Mineral Investors Likely to Move From Afghanistan to Iran

  1. Economy
  2. Business And Markets

Mineral Investors Likely to Move From Afghanistan to Iran

The growing security concerns in Afghanistan have pushed some Chinese and Indian companies to withdraw their mining investments from the country. This is increasing the chances that the investors might move to Iran’s mines, Eghtesad-News reported.
After the IS seized phosphate mines near the town of As-Sawwanah between Damascus and Palmyra in Syria last month, the extremist group’s affiliates in Afghanistan are also reportedly trying to finance their operations through the illegal exploitation of minerals there.
The IS group is a grave threat to the Afghan mining industry, as most of the country’s mineral resources are vulnerable to misuse by militants, media sources quoted Afghanistan’s Minister of Mines and Petroleum Daud Shah Saba as saying last week.
“The IS is the cause for insecurity; for example, we have 339 contracts but we cannot monitor over 100 of them due to security challenges,” Saba said.
Afghanistan, which is estimated to have $3 trillion in mineral deposits, is largely reliant on international aid. If foreign mining companies make the final decision to leave the war-ravaged country, the government would miss huge revenues from mineral extraction and exports.
Considering the similar characteristics of iron ore deposits in Afghanistan and those in Sangan region in the northeastern Khorasan Razavi Province of Iran, experts predict that the foreign mining companies would head to Iran upon their departure from Afghanistan.
Iran is also regarded as an important transit route for the export of Afghan minerals, since Afghanistan has no direct access to international waters.
During his April visit to Iran, Afghan President Ashraf Ghani called for enhanced mineral cooperation between the two countries.
Last month, India signed a memorandum of understanding with Iran to invest on the development of the southeastern Chabahar Port.
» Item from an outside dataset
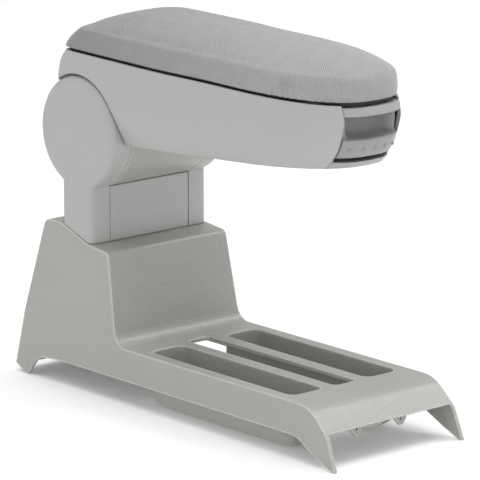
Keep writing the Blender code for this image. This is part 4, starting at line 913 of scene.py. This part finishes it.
@dataclass
class PaddedLid:
    """The crowned foam cushion in its twill cover, swollen by the cloth solver.

    A start form a little under size swells, its travel is capped, and the cover is then pulled
    most of the way back to the moulded foam. Folds along the side and puckers near the front are
    pressed in last. Each share of the rise runs from 0 at the seat to 1 at the top.
    """

    plan: ArmPlan
    finishes: Finishes
    rear: float = -141.0
    front: float = 160.0
    front_share: float = 0.85
    rear_corner: float = 18.0
    lift: float = 2.5
    rise: float = 30.0
    tilt: float = 0.014
    undersize: float = 0.9
    skirt: float = 0.14
    hug: float = 0.82
    voxel: float = 2.6
    pressure: float = 4.0
    stretch_stiffness: float = 12.0
    bending_stiffness: float = 0.4
    last_frame: int = 20
    cap: float = 2.0
    ring_count: int = 30
    spine: tuple[float, float] = (-85.0, 95.0)
    fold_rear: tuple[float, float] = (-138.0, -112.0)
    fold_front: tuple[float, float] = (60.0, 135.0)
    side_turn: tuple[float, float] = (0.35, 0.8)  # sideways part of the direction out
    side_clear: tuple[float, float] = (0.38, 0.6)  # share of the rise from the top down
    pucker_fade: float = 0.6  # share of its height where a pucker starts to fade
    dimple_depth: float = 0.6  # share of the pucker's depth
    dimple_place: float = 1.9  # in half widths of the pucker
    folds: tuple = (  # height, share of the rise, spread
        (0.32, 0.51, 0.045), (-0.3, 0.62, 0.06), (-0.55, 0.36, 0.14))
    puckers: tuple = (  # place along the arm, backward slant, half width, height, depth
        (68.0, 0.05, 1.5, 11.0, 0.5), (98.0, 0.06, 1.5, 13.0, 0.6), (108.4, 0.05, 1.4, 16.0, 1.1),
        (112.6, 0.07, 1.4, 17.0, 1.2), (117.0, 0.08, 1.4, 16.0, 1.1), (124.0, 0.25, 1.5, 14.0, 0.5),
        (134.0, 0.75, 1.5, 16.0, 0.8), (138.4, 0.80, 1.5, 15.0, 0.8), (143.0, 0.85, 1.5, 13.0, 0.6))
    profile: tuple = (  # share of the rise, inset all round, further inset at the rear
        (0.0, 0.6, -2.6), (0.08, -0.2, 0.4), (0.25, 0.0, 4.4), (0.40, 0.6, 8.8), (0.52, 2.2, 12.2),
        (0.60, 6.9, 12.4), (0.72, 14.2, 11.8), (0.84, 23.6, 11.2), (0.94, 34.6, 10.4), (1.0, 47.0, 10.0))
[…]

The port will play a key role in India’s efforts to export minerals from Afghanistan, where it has already reachded an agreement to explore the prized Hajigak iron ore mines.
Experts believe security concerns in Afghanistan, availability of vast iron ore deposits in Iran’s eastern regions and well-developed transportation infrastructure in Iran could persuade the Chinese and Indian firms to shift their focus toward investing in Iran’s mining sector.